start INPUT DATA

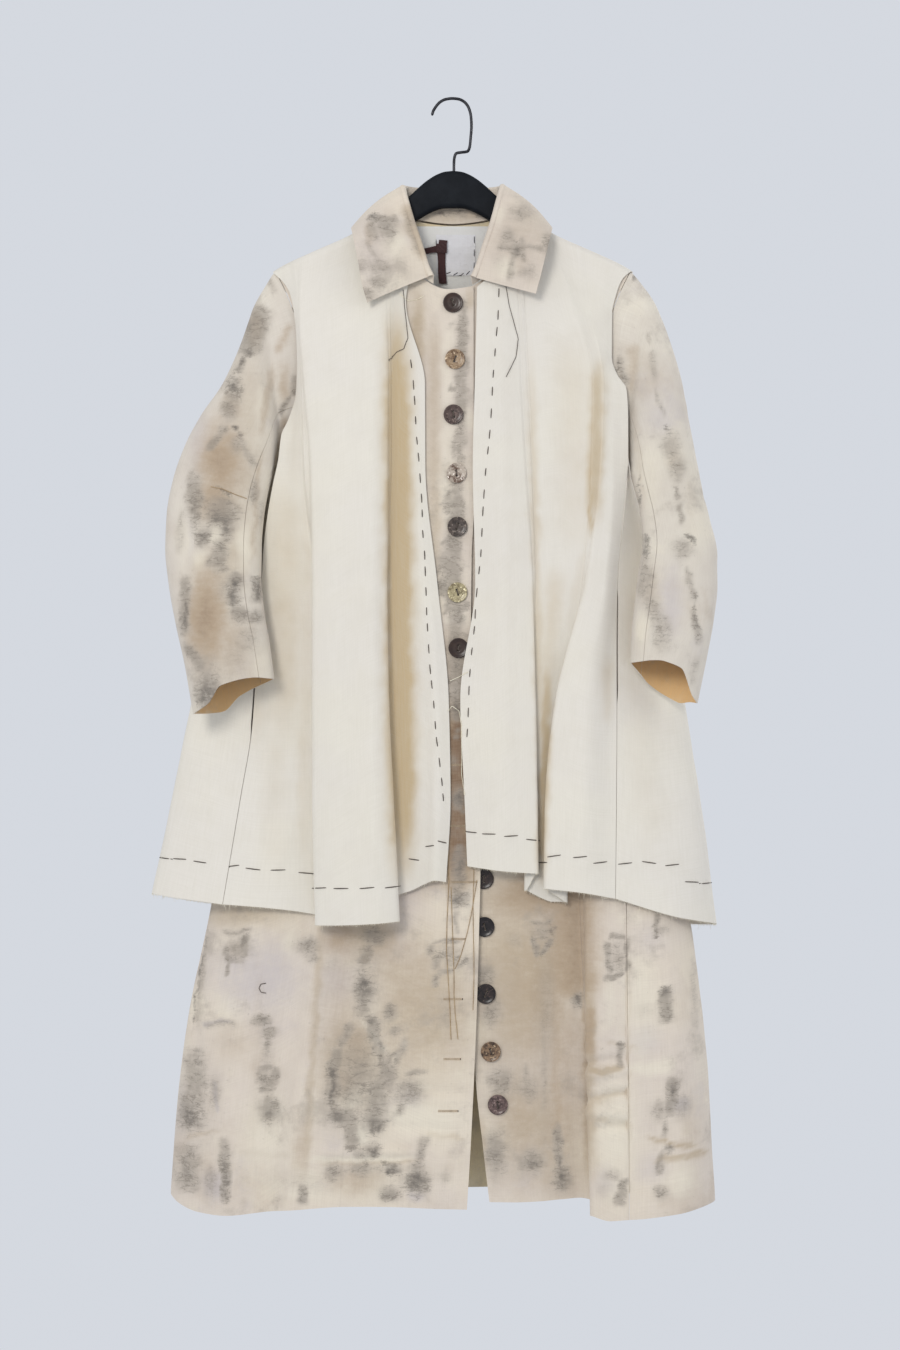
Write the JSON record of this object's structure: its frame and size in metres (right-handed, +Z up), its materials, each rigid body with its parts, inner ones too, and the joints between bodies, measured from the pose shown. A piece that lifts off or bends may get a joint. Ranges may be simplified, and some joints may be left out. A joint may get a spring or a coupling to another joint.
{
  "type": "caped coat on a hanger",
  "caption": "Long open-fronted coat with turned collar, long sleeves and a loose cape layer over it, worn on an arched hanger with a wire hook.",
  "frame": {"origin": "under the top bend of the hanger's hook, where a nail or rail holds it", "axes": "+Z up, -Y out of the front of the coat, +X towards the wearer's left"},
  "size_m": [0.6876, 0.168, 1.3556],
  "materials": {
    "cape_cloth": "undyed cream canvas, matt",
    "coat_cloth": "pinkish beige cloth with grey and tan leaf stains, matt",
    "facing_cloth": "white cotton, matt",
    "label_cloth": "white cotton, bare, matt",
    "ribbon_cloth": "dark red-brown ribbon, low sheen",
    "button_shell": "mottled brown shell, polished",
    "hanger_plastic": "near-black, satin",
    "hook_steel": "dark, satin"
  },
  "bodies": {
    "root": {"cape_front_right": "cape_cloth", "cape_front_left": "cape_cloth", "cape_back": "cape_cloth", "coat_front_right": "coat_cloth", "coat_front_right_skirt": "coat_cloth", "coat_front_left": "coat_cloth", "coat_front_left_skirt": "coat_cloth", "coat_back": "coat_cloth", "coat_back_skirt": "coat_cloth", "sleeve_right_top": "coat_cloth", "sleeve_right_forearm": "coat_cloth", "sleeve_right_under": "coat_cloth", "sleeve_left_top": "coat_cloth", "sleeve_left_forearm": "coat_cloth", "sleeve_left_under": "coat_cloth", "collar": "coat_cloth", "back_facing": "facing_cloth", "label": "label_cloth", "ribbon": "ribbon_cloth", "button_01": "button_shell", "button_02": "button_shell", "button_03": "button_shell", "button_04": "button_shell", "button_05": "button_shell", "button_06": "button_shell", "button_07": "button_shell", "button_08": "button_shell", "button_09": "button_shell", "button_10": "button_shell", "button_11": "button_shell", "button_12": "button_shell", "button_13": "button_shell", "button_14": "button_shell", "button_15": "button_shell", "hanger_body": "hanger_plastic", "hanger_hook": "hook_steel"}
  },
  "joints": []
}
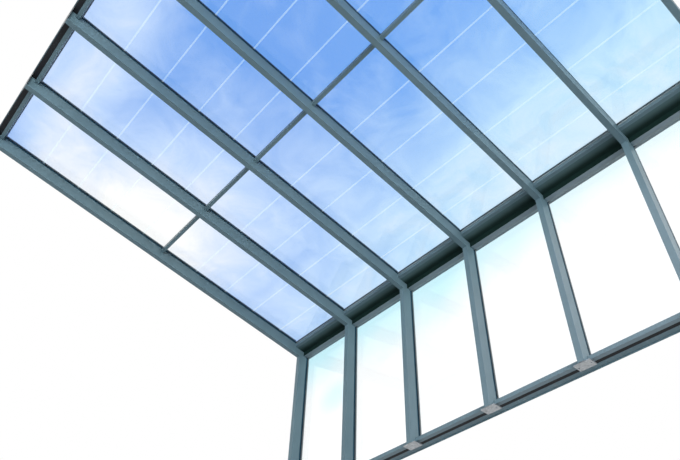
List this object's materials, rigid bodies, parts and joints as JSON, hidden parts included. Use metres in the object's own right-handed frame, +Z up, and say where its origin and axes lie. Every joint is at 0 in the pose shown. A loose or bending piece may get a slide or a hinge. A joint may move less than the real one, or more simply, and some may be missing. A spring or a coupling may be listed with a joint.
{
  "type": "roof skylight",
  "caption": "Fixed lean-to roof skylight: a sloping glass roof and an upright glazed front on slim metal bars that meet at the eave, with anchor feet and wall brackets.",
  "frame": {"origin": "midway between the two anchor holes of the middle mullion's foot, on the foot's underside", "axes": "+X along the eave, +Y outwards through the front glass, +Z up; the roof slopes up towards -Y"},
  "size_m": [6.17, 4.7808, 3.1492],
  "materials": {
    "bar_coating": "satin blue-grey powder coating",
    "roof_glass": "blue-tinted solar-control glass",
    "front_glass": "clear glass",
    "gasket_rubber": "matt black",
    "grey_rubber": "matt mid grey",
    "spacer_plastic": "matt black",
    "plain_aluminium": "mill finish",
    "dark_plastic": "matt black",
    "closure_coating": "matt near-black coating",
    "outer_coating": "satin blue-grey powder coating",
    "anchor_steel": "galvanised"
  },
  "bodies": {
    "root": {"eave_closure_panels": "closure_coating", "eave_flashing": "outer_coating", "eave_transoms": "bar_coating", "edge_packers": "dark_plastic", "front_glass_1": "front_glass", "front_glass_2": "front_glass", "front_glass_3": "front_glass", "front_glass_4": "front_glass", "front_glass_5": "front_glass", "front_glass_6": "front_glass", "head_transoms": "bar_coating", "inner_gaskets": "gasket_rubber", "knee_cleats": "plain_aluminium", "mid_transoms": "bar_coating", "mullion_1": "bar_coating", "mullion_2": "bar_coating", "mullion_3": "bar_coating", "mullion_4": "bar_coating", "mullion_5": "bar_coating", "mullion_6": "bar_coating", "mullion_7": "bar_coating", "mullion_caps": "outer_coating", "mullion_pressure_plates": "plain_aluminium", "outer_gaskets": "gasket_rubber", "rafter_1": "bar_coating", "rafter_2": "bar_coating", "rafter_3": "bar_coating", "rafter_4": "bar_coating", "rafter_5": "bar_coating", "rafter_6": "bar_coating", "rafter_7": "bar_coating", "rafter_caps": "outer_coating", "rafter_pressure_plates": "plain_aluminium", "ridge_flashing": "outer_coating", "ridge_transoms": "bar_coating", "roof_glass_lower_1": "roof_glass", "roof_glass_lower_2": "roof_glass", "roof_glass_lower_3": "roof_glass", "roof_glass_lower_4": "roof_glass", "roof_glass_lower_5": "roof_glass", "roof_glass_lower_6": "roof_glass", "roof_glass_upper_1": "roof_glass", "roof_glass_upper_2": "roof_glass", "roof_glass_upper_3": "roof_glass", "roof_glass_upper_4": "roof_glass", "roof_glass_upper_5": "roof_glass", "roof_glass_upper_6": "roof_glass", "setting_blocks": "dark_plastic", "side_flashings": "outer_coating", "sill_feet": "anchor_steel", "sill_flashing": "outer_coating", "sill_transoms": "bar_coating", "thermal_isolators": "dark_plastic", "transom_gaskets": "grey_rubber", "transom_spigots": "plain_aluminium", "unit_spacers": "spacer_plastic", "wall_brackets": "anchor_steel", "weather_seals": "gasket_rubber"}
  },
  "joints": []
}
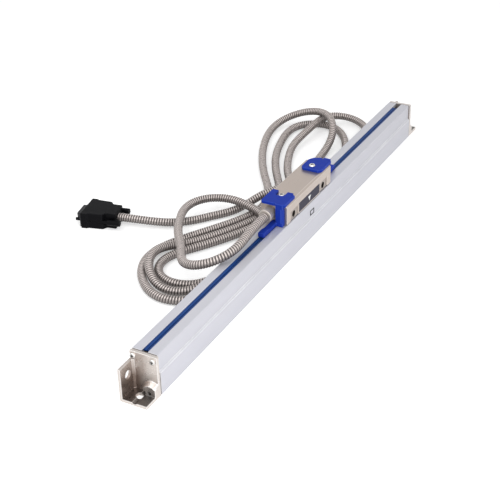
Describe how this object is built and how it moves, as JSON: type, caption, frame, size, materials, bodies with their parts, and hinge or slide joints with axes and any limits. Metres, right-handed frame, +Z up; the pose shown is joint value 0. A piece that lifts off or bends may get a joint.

end INPUT DATA

SHORT PROBLEM: Each record above should be repeated exactly as it appears.

CORRECT ANSWER:
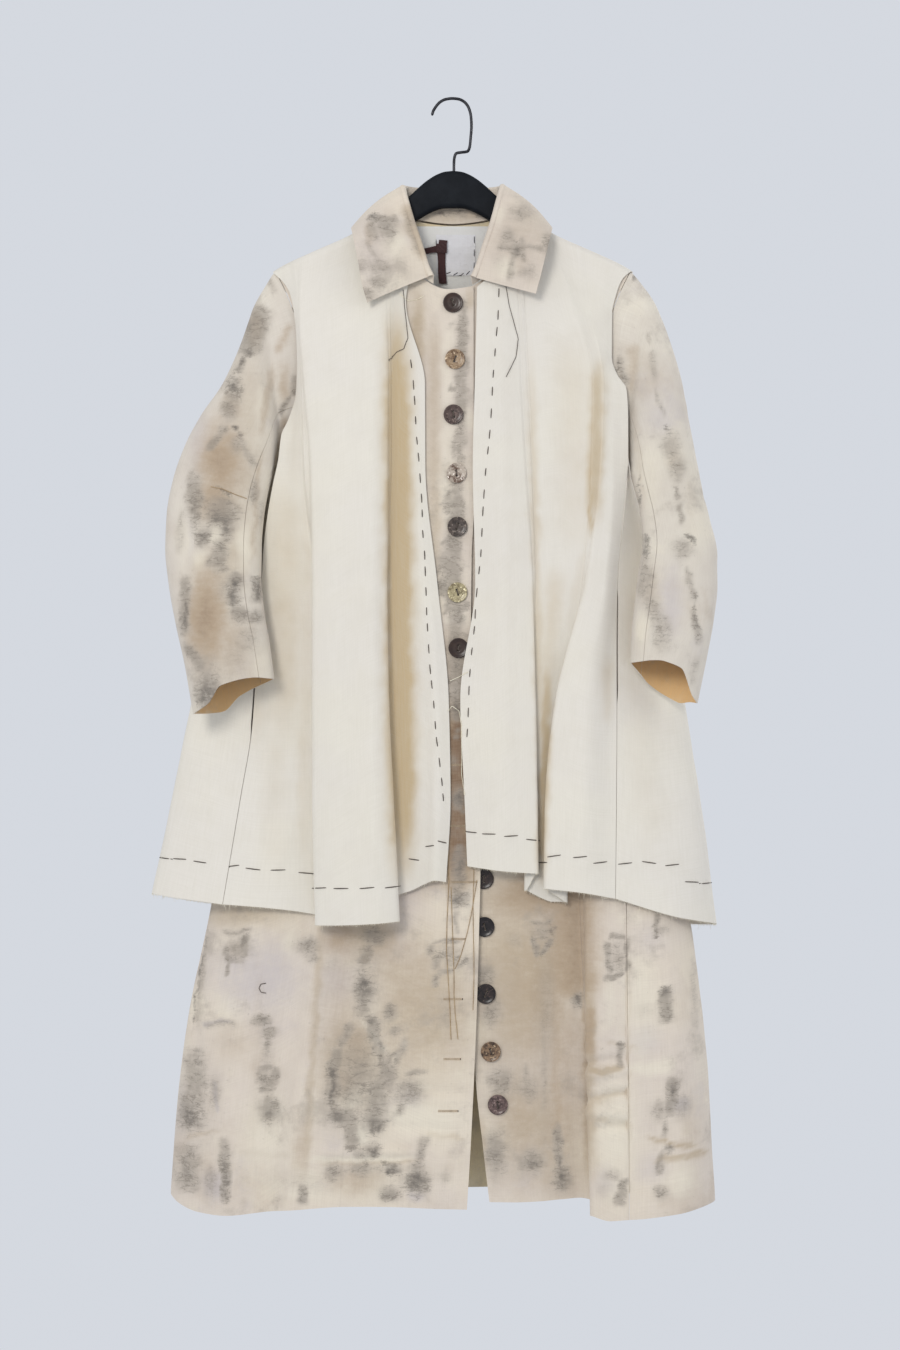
Write the JSON record of this object's structure: its frame and size in metres (right-handed, +Z up), its materials, each rigid body with its parts, inner ones too, and the joints between bodies, measured from the pose shown. A piece that lifts off or bends may get a joint. Ranges may be simplified, and some joints may be left out. A joint may get a spring or a coupling to another joint.
{
  "type": "caped coat on a hanger",
  "caption": "Long open-fronted coat with turned collar, long sleeves and a loose cape layer over it, worn on an arched hanger with a wire hook.",
  "frame": {"origin": "under the top bend of the hanger's hook, where a nail or rail holds it", "axes": "+Z up, -Y out of the front of the coat, +X towards the wearer's left"},
  "size_m": [0.6876, 0.168, 1.3556],
  "materials": {
    "cape_cloth": "undyed cream canvas, matt",
    "coat_cloth": "pinkish beige cloth with grey and tan leaf stains, matt",
    "facing_cloth": "white cotton, matt",
    "label_cloth": "white cotton, bare, matt",
    "ribbon_cloth": "dark red-brown ribbon, low sheen",
    "button_shell": "mottled brown shell, polished",
    "hanger_plastic": "near-black, satin",
    "hook_steel": "dark, satin"
  },
  "bodies": {
    "root": {"cape_front_right": "cape_cloth", "cape_front_left": "cape_cloth", "cape_back": "cape_cloth", "coat_front_right": "coat_cloth", "coat_front_right_skirt": "coat_cloth", "coat_front_left": "coat_cloth", "coat_front_left_skirt": "coat_cloth", "coat_back": "coat_cloth", "coat_back_skirt": "coat_cloth", "sleeve_right_top": "coat_cloth", "sleeve_right_forearm": "coat_cloth", "sleeve_right_under": "coat_cloth", "sleeve_left_top": "coat_cloth", "sleeve_left_forearm": "coat_cloth", "sleeve_left_under": "coat_cloth", "collar": "coat_cloth", "back_facing": "facing_cloth", "label": "label_cloth", "ribbon": "ribbon_cloth", "button_01": "button_shell", "button_02": "button_shell", "button_03": "button_shell", "button_04": "button_shell", "button_05": "button_shell", "button_06": "button_shell", "button_07": "button_shell", "button_08": "button_shell", "button_09": "button_shell", "button_10": "button_shell", "button_11": "button_shell", "button_12": "button_shell", "button_13": "button_shell", "button_14": "button_shell", "button_15": "button_shell", "hanger_body": "hanger_plastic", "hanger_hook": "hook_steel"}
  },
  "joints": []
}
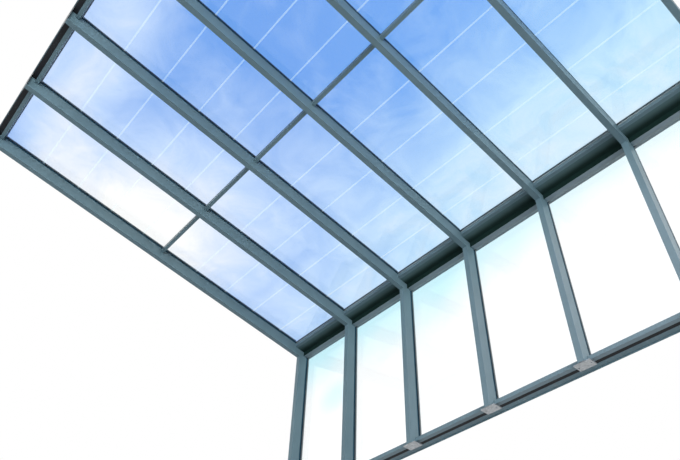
List this object's materials, rigid bodies, parts and joints as JSON, hidden parts included. Use metres in the object's own right-handed frame, +Z up, and say where its origin and axes lie. Every joint is at 0 in the pose shown. A loose or bending piece may get a slide or a hinge. A joint may move less than the real one, or more simply, and some may be missing. A spring or a coupling may be listed with a joint.
{
  "type": "roof skylight",
  "caption": "Fixed lean-to roof skylight: a sloping glass roof and an upright glazed front on slim metal bars that meet at the eave, with anchor feet and wall brackets.",
  "frame": {"origin": "midway between the two anchor holes of the middle mullion's foot, on the foot's underside", "axes": "+X along the eave, +Y outwards through the front glass, +Z up; the roof slopes up towards -Y"},
  "size_m": [6.17, 4.7808, 3.1492],
  "materials": {
    "bar_coating": "satin blue-grey powder coating",
    "roof_glass": "blue-tinted solar-control glass",
    "front_glass": "clear glass",
    "gasket_rubber": "matt black",
    "grey_rubber": "matt mid grey",
    "spacer_plastic": "matt black",
    "plain_aluminium": "mill finish",
    "dark_plastic": "matt black",
    "closure_coating": "matt near-black coating",
    "outer_coating": "satin blue-grey powder coating",
    "anchor_steel": "galvanised"
  },
  "bodies": {
    "root": {"eave_closure_panels": "closure_coating", "eave_flashing": "outer_coating", "eave_transoms": "bar_coating", "edge_packers": "dark_plastic", "front_glass_1": "front_glass", "front_glass_2": "front_glass", "front_glass_3": "front_glass", "front_glass_4": "front_glass", "front_glass_5": "front_glass", "front_glass_6": "front_glass", "head_transoms": "bar_coating", "inner_gaskets": "gasket_rubber", "knee_cleats": "plain_aluminium", "mid_transoms": "bar_coating", "mullion_1": "bar_coating", "mullion_2": "bar_coating", "mullion_3": "bar_coating", "mullion_4": "bar_coating", "mullion_5": "bar_coating", "mullion_6": "bar_coating", "mullion_7": "bar_coating", "mullion_caps": "outer_coating", "mullion_pressure_plates": "plain_aluminium", "outer_gaskets": "gasket_rubber", "rafter_1": "bar_coating", "rafter_2": "bar_coating", "rafter_3": "bar_coating", "rafter_4": "bar_coating", "rafter_5": "bar_coating", "rafter_6": "bar_coating", "rafter_7": "bar_coating", "rafter_caps": "outer_coating", "rafter_pressure_plates": "plain_aluminium", "ridge_flashing": "outer_coating", "ridge_transoms": "bar_coating", "roof_glass_lower_1": "roof_glass", "roof_glass_lower_2": "roof_glass", "roof_glass_lower_3": "roof_glass", "roof_glass_lower_4": "roof_glass", "roof_glass_lower_5": "roof_glass", "roof_glass_lower_6": "roof_glass", "roof_glass_upper_1": "roof_glass", "roof_glass_upper_2": "roof_glass", "roof_glass_upper_3": "roof_glass", "roof_glass_upper_4": "roof_glass", "roof_glass_upper_5": "roof_glass", "roof_glass_upper_6": "roof_glass", "setting_blocks": "dark_plastic", "side_flashings": "outer_coating", "sill_feet": "anchor_steel", "sill_flashing": "outer_coating", "sill_transoms": "bar_coating", "thermal_isolators": "dark_plastic", "transom_gaskets": "grey_rubber", "transom_spigots": "plain_aluminium", "unit_spacers": "spacer_plastic", "wall_brackets": "anchor_steel", "weather_seals": "gasket_rubber"}
  },
  "joints": []
}
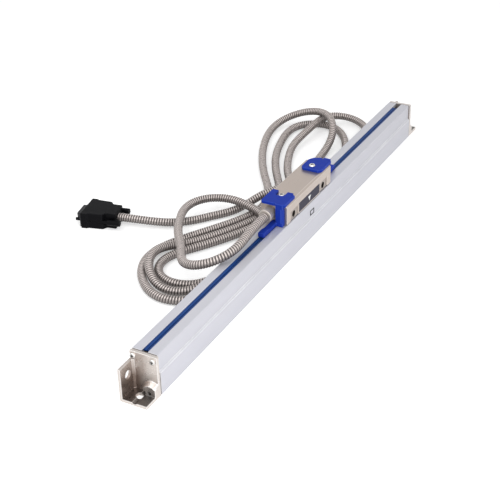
Describe how this object is built and how it moves, as JSON: type, caption, frame, size, materials, bodies with their parts, and hinge or slide joints with axes and any limits. Metres, right-handed frame, +Z up; the pose shown is joint value 0. A piece that lifts off or bends may get a joint.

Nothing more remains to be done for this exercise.